- _Exercise prompt_:
The material below holds a span beginning at the line with "return Compound(words)" and ending at the line with "obj.parent = None". Quote that span exactly, both ends included, and only that span.

- _Available data_:
========
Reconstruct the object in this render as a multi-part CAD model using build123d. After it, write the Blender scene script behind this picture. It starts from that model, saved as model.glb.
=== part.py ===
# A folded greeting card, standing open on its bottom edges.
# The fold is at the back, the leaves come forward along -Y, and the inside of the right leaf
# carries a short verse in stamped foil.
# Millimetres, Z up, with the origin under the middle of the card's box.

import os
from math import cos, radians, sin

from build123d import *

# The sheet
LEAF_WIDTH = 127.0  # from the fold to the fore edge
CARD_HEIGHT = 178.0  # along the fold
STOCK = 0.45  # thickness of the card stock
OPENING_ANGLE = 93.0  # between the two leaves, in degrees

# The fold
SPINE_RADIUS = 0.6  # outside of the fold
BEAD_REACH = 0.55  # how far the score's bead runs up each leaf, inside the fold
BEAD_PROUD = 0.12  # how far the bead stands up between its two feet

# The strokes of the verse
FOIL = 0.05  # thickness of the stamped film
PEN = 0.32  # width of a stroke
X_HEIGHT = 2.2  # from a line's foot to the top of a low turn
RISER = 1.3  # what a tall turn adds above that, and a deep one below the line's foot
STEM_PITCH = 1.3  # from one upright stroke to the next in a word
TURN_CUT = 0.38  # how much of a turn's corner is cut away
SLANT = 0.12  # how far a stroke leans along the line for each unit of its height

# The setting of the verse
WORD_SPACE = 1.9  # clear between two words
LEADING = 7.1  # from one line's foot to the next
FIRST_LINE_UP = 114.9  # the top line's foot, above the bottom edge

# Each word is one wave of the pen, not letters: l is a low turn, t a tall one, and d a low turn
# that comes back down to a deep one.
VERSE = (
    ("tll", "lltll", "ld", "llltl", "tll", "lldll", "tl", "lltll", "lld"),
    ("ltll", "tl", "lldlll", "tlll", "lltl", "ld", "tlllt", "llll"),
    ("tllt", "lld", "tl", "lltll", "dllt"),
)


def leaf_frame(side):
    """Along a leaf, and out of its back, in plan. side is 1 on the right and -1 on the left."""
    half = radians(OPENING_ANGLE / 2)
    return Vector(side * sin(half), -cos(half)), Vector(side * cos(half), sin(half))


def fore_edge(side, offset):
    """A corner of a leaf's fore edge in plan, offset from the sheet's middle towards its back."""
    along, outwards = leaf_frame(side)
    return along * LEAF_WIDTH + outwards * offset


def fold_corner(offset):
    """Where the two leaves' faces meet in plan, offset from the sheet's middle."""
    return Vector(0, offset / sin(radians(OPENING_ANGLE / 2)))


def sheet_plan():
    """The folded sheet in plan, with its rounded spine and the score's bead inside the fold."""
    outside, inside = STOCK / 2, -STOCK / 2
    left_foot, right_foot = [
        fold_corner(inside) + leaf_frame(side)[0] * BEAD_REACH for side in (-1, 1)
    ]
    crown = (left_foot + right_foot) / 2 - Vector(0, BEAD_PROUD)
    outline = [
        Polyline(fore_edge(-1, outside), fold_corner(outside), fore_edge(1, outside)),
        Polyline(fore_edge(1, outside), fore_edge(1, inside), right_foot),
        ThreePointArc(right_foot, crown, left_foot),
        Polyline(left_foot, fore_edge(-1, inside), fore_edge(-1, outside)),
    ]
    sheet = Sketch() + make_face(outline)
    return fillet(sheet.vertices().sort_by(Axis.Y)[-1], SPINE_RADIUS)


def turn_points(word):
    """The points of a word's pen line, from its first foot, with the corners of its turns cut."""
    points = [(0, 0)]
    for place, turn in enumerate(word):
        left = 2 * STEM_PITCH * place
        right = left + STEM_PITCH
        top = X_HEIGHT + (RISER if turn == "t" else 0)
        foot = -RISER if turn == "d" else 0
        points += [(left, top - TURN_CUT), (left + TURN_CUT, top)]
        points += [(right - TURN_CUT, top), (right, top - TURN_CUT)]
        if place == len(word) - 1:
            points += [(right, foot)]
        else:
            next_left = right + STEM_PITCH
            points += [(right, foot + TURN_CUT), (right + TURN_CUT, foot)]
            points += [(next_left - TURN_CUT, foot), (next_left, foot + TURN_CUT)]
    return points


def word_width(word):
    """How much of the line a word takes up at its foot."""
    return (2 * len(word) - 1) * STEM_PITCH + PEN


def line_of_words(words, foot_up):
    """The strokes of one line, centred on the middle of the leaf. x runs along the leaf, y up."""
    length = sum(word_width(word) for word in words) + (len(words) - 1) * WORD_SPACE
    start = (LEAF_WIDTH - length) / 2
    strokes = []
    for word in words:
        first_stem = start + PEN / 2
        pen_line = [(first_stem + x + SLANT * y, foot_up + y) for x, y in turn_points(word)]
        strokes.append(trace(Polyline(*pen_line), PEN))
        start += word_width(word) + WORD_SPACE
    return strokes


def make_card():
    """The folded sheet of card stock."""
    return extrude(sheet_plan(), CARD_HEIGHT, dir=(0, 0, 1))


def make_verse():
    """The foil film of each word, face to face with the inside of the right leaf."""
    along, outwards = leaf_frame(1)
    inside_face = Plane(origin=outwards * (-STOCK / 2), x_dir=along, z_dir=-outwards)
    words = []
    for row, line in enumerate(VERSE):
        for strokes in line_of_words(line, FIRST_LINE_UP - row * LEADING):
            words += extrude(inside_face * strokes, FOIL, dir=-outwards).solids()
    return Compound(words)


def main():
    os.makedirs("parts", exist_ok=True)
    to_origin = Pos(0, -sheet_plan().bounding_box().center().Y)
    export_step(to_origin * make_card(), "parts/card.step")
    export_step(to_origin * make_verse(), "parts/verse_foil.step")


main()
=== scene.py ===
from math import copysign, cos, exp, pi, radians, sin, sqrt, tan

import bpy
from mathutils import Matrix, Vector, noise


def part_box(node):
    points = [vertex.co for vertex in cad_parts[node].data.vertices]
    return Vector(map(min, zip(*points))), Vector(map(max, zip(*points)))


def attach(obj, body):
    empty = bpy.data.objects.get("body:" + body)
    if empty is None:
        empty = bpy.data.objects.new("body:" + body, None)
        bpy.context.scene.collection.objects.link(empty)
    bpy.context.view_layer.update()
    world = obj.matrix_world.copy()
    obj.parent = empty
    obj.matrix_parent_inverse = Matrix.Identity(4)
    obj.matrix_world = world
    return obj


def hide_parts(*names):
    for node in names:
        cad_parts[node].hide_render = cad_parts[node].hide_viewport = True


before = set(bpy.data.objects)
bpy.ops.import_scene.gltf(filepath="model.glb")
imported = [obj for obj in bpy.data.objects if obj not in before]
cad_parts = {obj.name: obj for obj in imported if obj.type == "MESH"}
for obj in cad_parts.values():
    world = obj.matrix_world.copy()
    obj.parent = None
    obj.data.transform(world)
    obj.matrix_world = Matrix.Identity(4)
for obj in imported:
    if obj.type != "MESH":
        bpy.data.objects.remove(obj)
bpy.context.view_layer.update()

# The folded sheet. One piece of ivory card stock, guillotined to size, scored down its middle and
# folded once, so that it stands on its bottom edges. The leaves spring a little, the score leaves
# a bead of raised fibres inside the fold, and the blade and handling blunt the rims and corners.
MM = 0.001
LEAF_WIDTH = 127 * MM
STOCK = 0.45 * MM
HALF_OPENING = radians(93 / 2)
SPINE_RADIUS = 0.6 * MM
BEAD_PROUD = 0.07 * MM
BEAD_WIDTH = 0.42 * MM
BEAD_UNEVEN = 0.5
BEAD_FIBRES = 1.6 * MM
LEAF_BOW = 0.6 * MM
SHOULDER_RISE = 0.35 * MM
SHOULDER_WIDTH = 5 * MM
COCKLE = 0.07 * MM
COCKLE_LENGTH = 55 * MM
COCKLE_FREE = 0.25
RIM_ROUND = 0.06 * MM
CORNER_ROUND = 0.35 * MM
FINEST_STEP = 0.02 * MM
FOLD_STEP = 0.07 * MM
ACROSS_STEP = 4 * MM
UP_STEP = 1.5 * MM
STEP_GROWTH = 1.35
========
- _The solution_:
    return Compound(words)


def main():
    os.makedirs("parts", exist_ok=True)
    to_origin = Pos(0, -sheet_plan().bounding_box().center().Y)
    export_step(to_origin * make_card(), "parts/card.step")
    export_step(to_origin * make_verse(), "parts/verse_foil.step")


main()
=== scene.py ===
from math import copysign, cos, exp, pi, radians, sin, sqrt, tan

import bpy
from mathutils import Matrix, Vector, noise


def part_box(node):
    points = [vertex.co for vertex in cad_parts[node].data.vertices]
    return Vector(map(min, zip(*points))), Vector(map(max, zip(*points)))


def attach(obj, body):
    empty = bpy.data.objects.get("body:" + body)
    if empty is None:
        empty = bpy.data.objects.new("body:" + body, None)
        bpy.context.scene.collection.objects.link(empty)
    bpy.context.view_layer.update()
    world = obj.matrix_world.copy()
    obj.parent = empty
    obj.matrix_parent_inverse = Matrix.Identity(4)
    obj.matrix_world = world
    return obj


def hide_parts(*names):
    for node in names:
        cad_parts[node].hide_render = cad_parts[node].hide_viewport = True


before = set(bpy.data.objects)
bpy.ops.import_scene.gltf(filepath="model.glb")
imported = [obj for obj in bpy.data.objects if obj not in before]
cad_parts = {obj.name: obj for obj in imported if obj.type == "MESH"}
for obj in cad_parts.values():
    world = obj.matrix_world.copy()
    obj.parent = None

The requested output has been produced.